Some of the claimants pursuing cases today launched their actions before the fees were introduced and would not have gone ahead if they had been obliged to find £1,200 in fees.
Demetrious Panton, an employment lawyer with Artesian Law, representing the NHS administrator who believes she was wrongfully dismissed, said his client would not have been able to afford to take the case if she had had to pay such a fee. "Her wages would have been around £1,500 a month. If she was going to be charged £1,200, I don't think she would have put the claim in. We are seeing more and more people nervous about putting their claims in because of the fees. We are seeing a fall in the number of claimants coming forward," he said.
"The idea was that the fees would put off vexatious claims – I've never come across those anyway," he said.
He spends the afternoon cross-examining a senior NHS manager. "It was clear that there had been a breakdown between the claimant and the rest of the team. It was clear that she was unhappy about the way other staff members were sending her to Coventry. We know that the claimant was going through considerable stress in her personal life," he tells the judge, attempting to give background information that might explain why his client had sworn at her colleagues, one of a numbers of incidents that led to her being disciplined and later being dismissed for gross misconduct. In any case, the claimant disputes whether she swore in the way her employers have alleged.
The government has promised to review the impact of the introduction of fees, although no date for the review to go ahead has yet been announced. A Ministry of Justice spokesperson said: "It is not fair for the taxpayer to foot the entire £74m bill for people to escalate workplace disputes to a tribunal, and it is not unreasonable to expect people who can afford to do so to make a contribution. For those who cannot afford to pay, full fee waivers are available."
But the Bristol and Strathclyde university researchers say the system is complex and claimants have found it hard to establish whether they are eligible.
Anthony Martin, 56, had to abandon his plan to take his employers to court after he was sacked, he believes unfairly, from the company that employed him as a driver in Glasgow last April, because he felt unable to risk the costs. He was accused of denting two vehicles, and not admitting the damage, but he argues that the vehicles were dented by other employees and he did not report the damage because he saw no need to, since he assumed it was historic. He consulted advisers at Citizens Advice in Glasgow, who tried to help him determine whether he was eligible for the fees to be waived, but because it proved difficult to get the correct forms together, he missed the application deadline, and was faced with the choice of either finding the fees or abandoning the case.

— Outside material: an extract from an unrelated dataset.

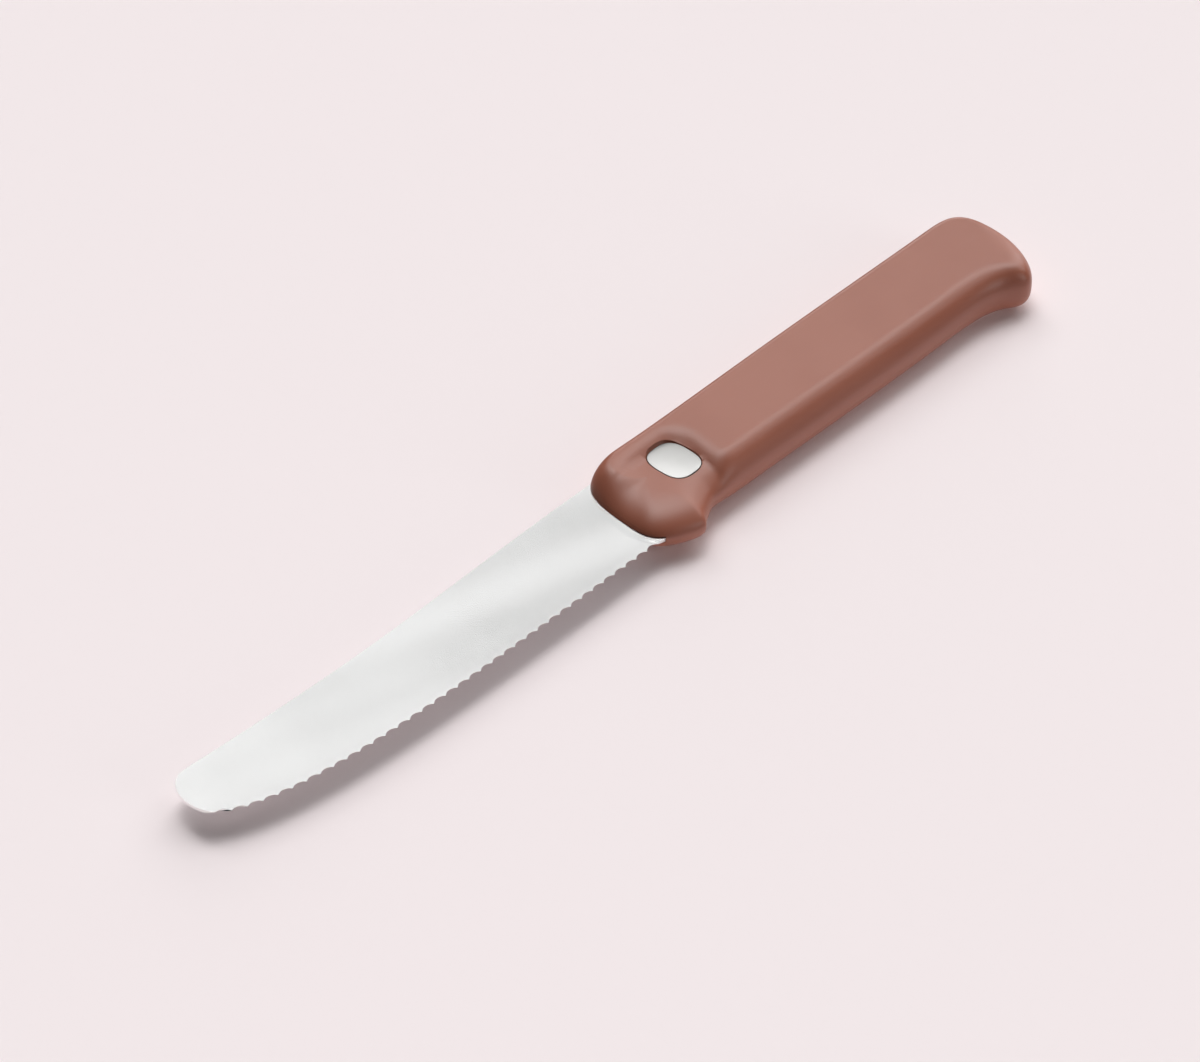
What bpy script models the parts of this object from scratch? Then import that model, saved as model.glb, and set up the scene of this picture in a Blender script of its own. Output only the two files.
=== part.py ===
# Vegetable knife: a blunt-tipped, serrated blade moulded into a plastic handle.
# The knife lies on its right side. X runs from the blade's tip (-X) to the
# pommel (+X), the cutting edge faces -Y and the badge faces +Z. Metres.
# The pieces are drawn with x = 0 at the front of the handle, y = 0 on the line
# through the tooth tips at the heel and z = 0 in the middle of the blade. An
# empty then carries them all to the origin below the middle of the knife.

import math

import bmesh
import bpy
import numpy as np
from mathutils import Vector, geometry

# Clearance between neighbouring pieces
FIT = 0.0003

# Blade
BLADE_REACH = 0.1076
HEEL_HEIGHT = 0.0209
STOCK_THICKNESS = 0.0012
TIP_THICKNESS = 0.0008
EDGE_SIDE_THICKNESS = 0.0008
SPINE_HOLLOW = 0.0012
SPINE_HOLLOW_PLACE = 0.0606
SPINE_FLARE = 0.0015
SPINE_FLARE_POWER = 1.7
BELLY_RUN = 0.1155
BELLY_RISE = 0.0108
BELLY_POWER = 5.3
BELLY_FULLNESS = 1.7
TIP_LOWER_SETBACK = 0.0010
TIP_UPPER_SETBACK = 0.0055
TIP_SWELL = 0.0015
TIP_LOWER_PULL = 0.0024
TIP_UPPER_PULL = 0.00045
TIP_CROWN = 0.0003
PLUNGE_SETBACK = 0.00015
PLUNGE_WIDTH = 0.0006

# Serration, ground as slanted flutes on the right face only
TOOTH_PITCH = 0.0030
TOOTH_DEPTH = 0.0007
FIRST_TOOTH_PLACE = 0.0005
FLUTE_ANGLE = math.radians(15)
EDGE_THICKNESS = 0.00012

# Tang
SHOULDER_RADIUS = 0.0023
TANG_FILLET = 0.0015
TANG_TAIL_RADIUS = 0.0030
TANG_TAIL_COVER = 0.0420
KEY_HOLE_RADIUS = 0.0024
KEY_HOLE_END_DISTANCE = 0.0110

# Handle outside
HANDLE_LENGTH = 0.1161
GRIP_HEIGHT = 0.0216
HANDLE_THICKNESS = 0.0110
SPINE_COVER = 0.0014
SPINE_ROUND = 0.0026
GRIP_ROUND = 0.0050
FRONT_ROUND = 0.0071
POMMEL_ROUND = 0.0033
LEAST_ROUND = 0.0006
EDGE_SQUARENESS = 2.2
FRONT_CORNER = 0.0029
GUARD_PLACE = 0.0105
GUARD_DEPTH = 0.0039
NECK_PLACE = 0.0192
HOOK_SETBACK = 0.0075
HOOK_DEPTH = 0.0035
HOOK_NECK_SETBACK = 0.0263
BUTT_CORNER = 0.0026
BUTT_CORNER_SETBACK = 0.0135

# Handle inside
SKIN_WALL = 0.0024
CORE_SETBACK = 0.0052
CORE_WEB = 0.0024

# Badge and the dish that it lies in
BADGE_PLACE = 0.0173
BADGE_MIDDLE = 0.0112
BADGE_LENGTH = 0.0085
BADGE_HEIGHT = 0.0103
BADGE_THICKNESS = 0.0005
BADGE_CHAMFER = 0.0001
BADGE_SQUARENESS = 2.85
PAD_THICKNESS = 0.0002
PAD_INSET = 0.0006
DISH_DEPTH = 0.0014
DISH_MARGIN = 0.0005
DISH_WALL = 0.0057
DISH_WALL_POWER = 1.8
DISH_CORNER = 0.0030
DISH_SLANT = math.radians(13)

# How far a cutter reaches past the surface that it cuts
CUT_OVER = 0.0005
CUT_CLEAR = 0.0050

# Fineness of the facets, and the angle from which a corner looks sharp
CORNER_ANGLE = math.radians(35)
BELLY_SAMPLES = 2000
OUTLINE_STEPS = 72
ROUND_STEPS = 12
TOOTH_STEPS = 6
TIP_STEPS = 12
SPINE_STEPS = 24
PLUNGE_STEPS = 8
BADGE_STEPS = 40
HOLE_STEPS = 24
CORNER_STEPS = 6
DISH_STEPS = 4

# Places that follow from the sizes above
TIP_X = -BLADE_REACH
SPINE_LINE = HEEL_HEIGHT + SPINE_COVER
GRIP_LINE = SPINE_LINE - GRIP_HEIGHT
GUARD_LINE = GRIP_LINE - GUARD_DEPTH
GRIP_MIDDLE = (SPINE_LINE + GRIP_LINE) / 2
HALF_THICKNESS = HANDLE_THICKNESS / 2
HALF_STOCK = STOCK_THICKNESS / 2
TANG_HALF_HEIGHT = GRIP_HEIGHT / 2 - SKIN_WALL - CORE_WEB - 2 * FIT
TANG_TAIL_X = HANDLE_LENGTH - TANG_TAIL_COVER
CORE_PLACE = BADGE_PLACE + BADGE_LENGTH / 2 + CORE_SETBACK
KEY_HOLE_XS = (
    CORE_PLACE + KEY_HOLE_END_DISTANCE,
    TANG_TAIL_X - KEY_HOLE_END_DISTANCE,
)
BADGE_TOP = HALF_THICKNESS - DISH_DEPTH
BADGE_BOTTOM = BADGE_TOP - BADGE_THICKNESS
PAD_TOP = BADGE_BOTTOM - FIT
PAD_BOTTOM = PAD_TOP - PAD_THICKNESS
RECESS_FLOOR = PAD_BOTTOM - FIT


# A closed cubic spline through a few points of an outline
def closed_spline(points, count):
    points = np.array(points)
    steps = np.roll(points, -1, axis=0) - points
    spans = np.sqrt(np.linalg.norm(steps, axis=1))
    size = len(points)
    matrix = np.zeros((size, size))
    right = np.zeros((size, 2))
    for i in range(size):
        before = spans[i - 1]
        after = spans[i]
        matrix[i, i - 1] = 1 / before
        matrix[i, i] = 2 / before + 2 / after
        matrix[i, (i + 1) % size] = 1 / after
        right[i] = 3 * (steps[i - 1] / before**2 + steps[i] / after**2)
    slopes = np.linalg.solve(matrix, right)
    starts = np.concatenate([[0], np.cumsum(spans)])
    curve = []
    for place in np.linspace(0, starts[-1], count, endpoint=False):
        i = np.searchsorted(starts, place, side="right") - 1
        u = (place - starts[i]) / spans[i]
        after = (i + 1) % size
        curve.append(
            (2 * u**3 - 3 * u**2 + 1) * points[i]
            + (3 * u**2 - 2 * u**3) * points[after]
            + spans[i] * (u**3 - 2 * u**2 + u) * slopes[i]
            + spans[i] * (u**3 - u**2) * slopes[after]
        )
    return np.array(curve)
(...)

"I wanted my job back; it was a good job. But I also wanted to prove them wrong because they were accusing me of something I didn't do. I knew I didn't do it. I was absolutely raging about it. I wasn't in it for the money – it was that they got away with sacking me for something that I didn't do."

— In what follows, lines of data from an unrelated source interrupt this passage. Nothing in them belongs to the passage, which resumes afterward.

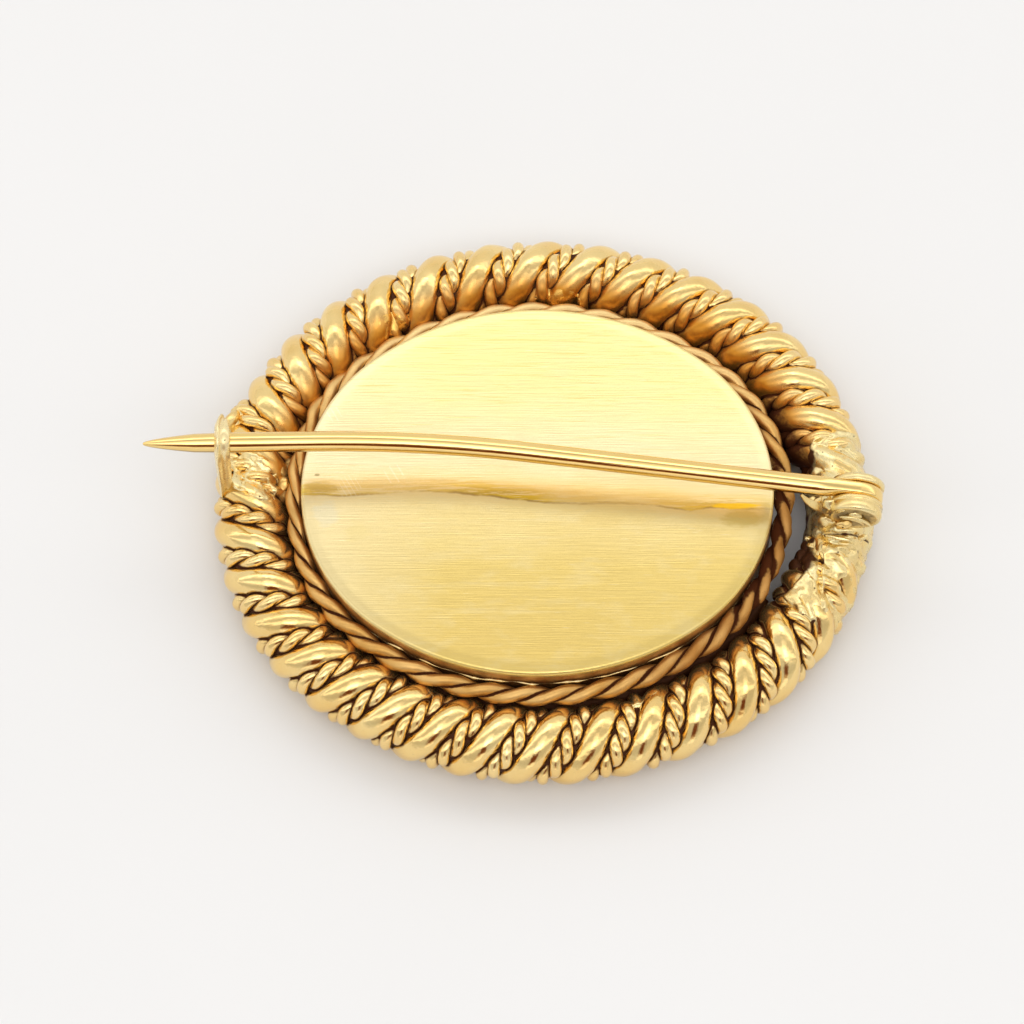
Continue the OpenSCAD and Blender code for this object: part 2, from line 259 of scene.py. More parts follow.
def shifted(faces, first):
    return [[k + first for k in face] for face in faces]


def turn_outward(mesh, weld=0.0):
    """Turns all faces outward, after joining the points that lie closer than weld."""
    work = bmesh.new()
    work.from_mesh(mesh)
    if weld:
        bmesh.ops.remove_doubles(work, verts=work.verts[:], dist=weld)
    bmesh.ops.recalc_face_normals(work, faces=work.faces[:])
    work.to_mesh(mesh)
    work.free()


class Build:
    """Collects shells of points in the frame's own millimetres, and makes one mesh piece of them."""

    def __init__(self):
        self.points, self.faces, self.depths, self.flows, self.tints = [], [], [], [], []
        self.count = 0

    def add(self, points, faces, depth=0.0, flow=None, tint=0.0):
        """Adds a shell, with how deep in dirt and painted shade and how amber its points are."""
        flat = points.reshape(-1, 3)
        self.points.append(flat)
        self.faces += shifted(faces, self.count)
        self.depths.append(np.broadcast_to(depth, points.shape[:-1]).reshape(-1))
        self.tints.append(np.broadcast_to(tint, points.shape[:-1]).reshape(-1))
        self.flows.append(flat if flow is None else np.broadcast_to(flow, points.shape).reshape(-1, 3))
        self.count += len(flat)

    def piece(self, name, material, body, replaced=()):
        mesh = bpy.data.meshes.new(name)
        points = (np.concatenate(self.points) + FRAME_MIDDLE) * MM
        mesh.from_pydata(points.tolist(), [], self.faces)
        mesh.update()
        turn_outward(mesh)
        mesh.polygons.foreach_set("use_smooth", [True] * len(mesh.polygons))
        for key, kind, slots, values in (("depth", "FLOAT", "value", self.depths),
                                         ("tint", "FLOAT", "value", self.tints),
                                         ("flow", "FLOAT_VECTOR", "vector", self.flows)):
            stored = mesh.attributes.new(key, kind, "POINT")
            stored.data.foreach_set(slots, np.concatenate(values).astype(np.float32).reshape(-1))
        mesh.materials.append(material)
        obj = bpy.data.objects.new(name, mesh)
        bpy.context.scene.collection.objects.link(obj)
        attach(obj, body)
        if replaced:
            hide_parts(*replaced)
        return obj


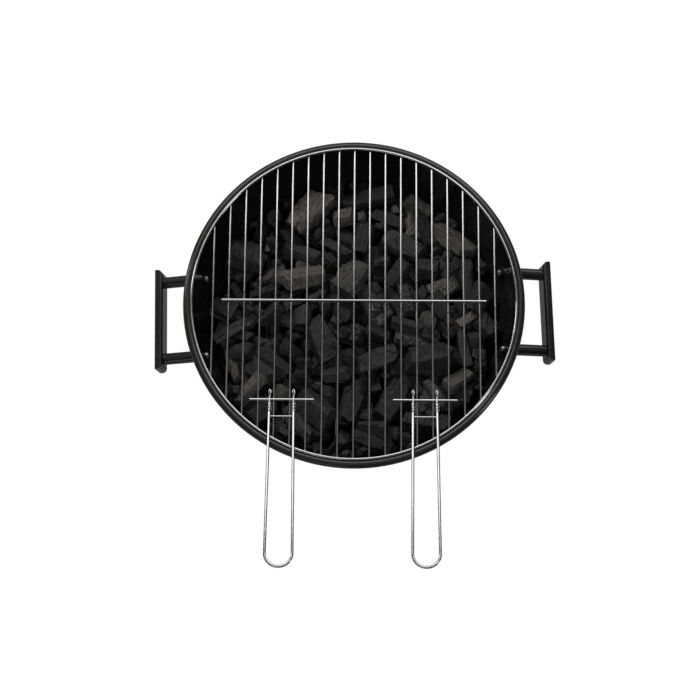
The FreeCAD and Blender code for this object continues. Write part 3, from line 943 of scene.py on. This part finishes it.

He had got into debt anyway in the weeks following his dismissal, so paying the fees was simply unthinkable. "It's not fair to make the employee pay. On the wages I was getting, about £300 a week, the fees would have been a month's wages. It's not affordable. There was no way that we could have done it."
Emma Satyamurti, an employment solicitor with Leigh Day, said she had seen a number of claimants "under-settling" their cases before their cases, because they were unable to find the fees.
"For many types of employment claim the remedy being sought by the claimant will not be large sums of money. For such clients, the fees are particularly prohibitive since they are disproportionate to the potential benefits to be gained by bringing the claim. The fee remission system (whereby claimants with low enough 'household' capital and income can get all or part of any fee waived) does not in our experience adequately remove the deterrent effect of fees, as only a small minority of potential claimants are eligible, and the remission system itself is difficult to navigate if people are trying to deal with it themselves," she said.
As part of the reform to the system, employees and employees must take part in a free "early conciliation" process, overseen by the independent conciliation service Acas to see if legal proceedings can be averted. But some employment lawyers argue that the introduction of fees reduces the incentive for employers to agree to early settlements. "They may wait to see if the claimants put their money where their mouth is, and actually pay the fees to take forward legal proceedings or not. The employer doesn't have as much incentive to engage in settlement at that point. They may well feel, if we hold on long enough the claimant may have to give up and go away," Satyamurti said.
The sharp fall in the number of women taking cases has caused particular concern. Rosalind Bragg, director of Maternity Action, a charity that supports pregnant women, said: "We regularly hear from callers to our advice line that the cost of pursuing an employment tribunal claim is out of their budget.
"Research from 2005 found that only 3% of women who lose their job as a result of pregnancy discrimination took their case to tribunal. The introduction of employment tribunal fees has massively reduced this already very small proportion of women who pursue a claim."
Rebecca Raven, 34, is one of the few people who has successfully taken action, after she was dismissed from her position as an art teacher, days after telling the head that she was pregnant. She was awarded £33,923.27 in compensation, but has never received the money from the private school, Howell's in North Wales, where she had worked for three years. The school has gone into liquidation.
She was told by the school's trustees that she was being "selfish" to ask for maternity leave, since this would mean that funding for other parts of the school would have to be cut back.
She doesn't believe that people willingly pursue "vexatious claims". "No one wants to go through a process like that. It is the most awful process; there is a horrendous amount of paperwork, and somehow you are made to feel that you are the one at fault," she says.
She would not have been able to pursue the case if she had needed to pay £1,200 in court fees. "Financially, everything we had to rely on had gone when I lost my job. We were struggling to buy food every week." Her family helped her to get through that period, but she says there is no way she could have asked them to pay the fees.
"When you're pregnant, you need to start putting money aside for the baby. I wouldn't even have contemplated spending £1,200 on a court case."
If claimants win under the new system, the tribunal will ask the employer to pay the fees as part of the compensation, but as Raven has experienced, it isn't always easy to get the money, even when it has been awarded.
She is angry about the introduction of fees because she believes it will mean that employers will get away with wrongfully dismissing staff.
"I think that the introduction of fees means that the very few people who were ever going to take their employer to tribunal will no longer be able to, and the figures were very low anyway. It has priced them out of justice. There is no way that most pregnant women can afford to take their employer to court – it's the most expensive part of their life. An awful lot of employers are going to get away with it over and over again because no one is able to bring them to justice.
"If I hadn't gone ahead with my case, they wouldn't have learned any lessons, and they would have done it again, and instead of just making my life a misery they would have done it to other people."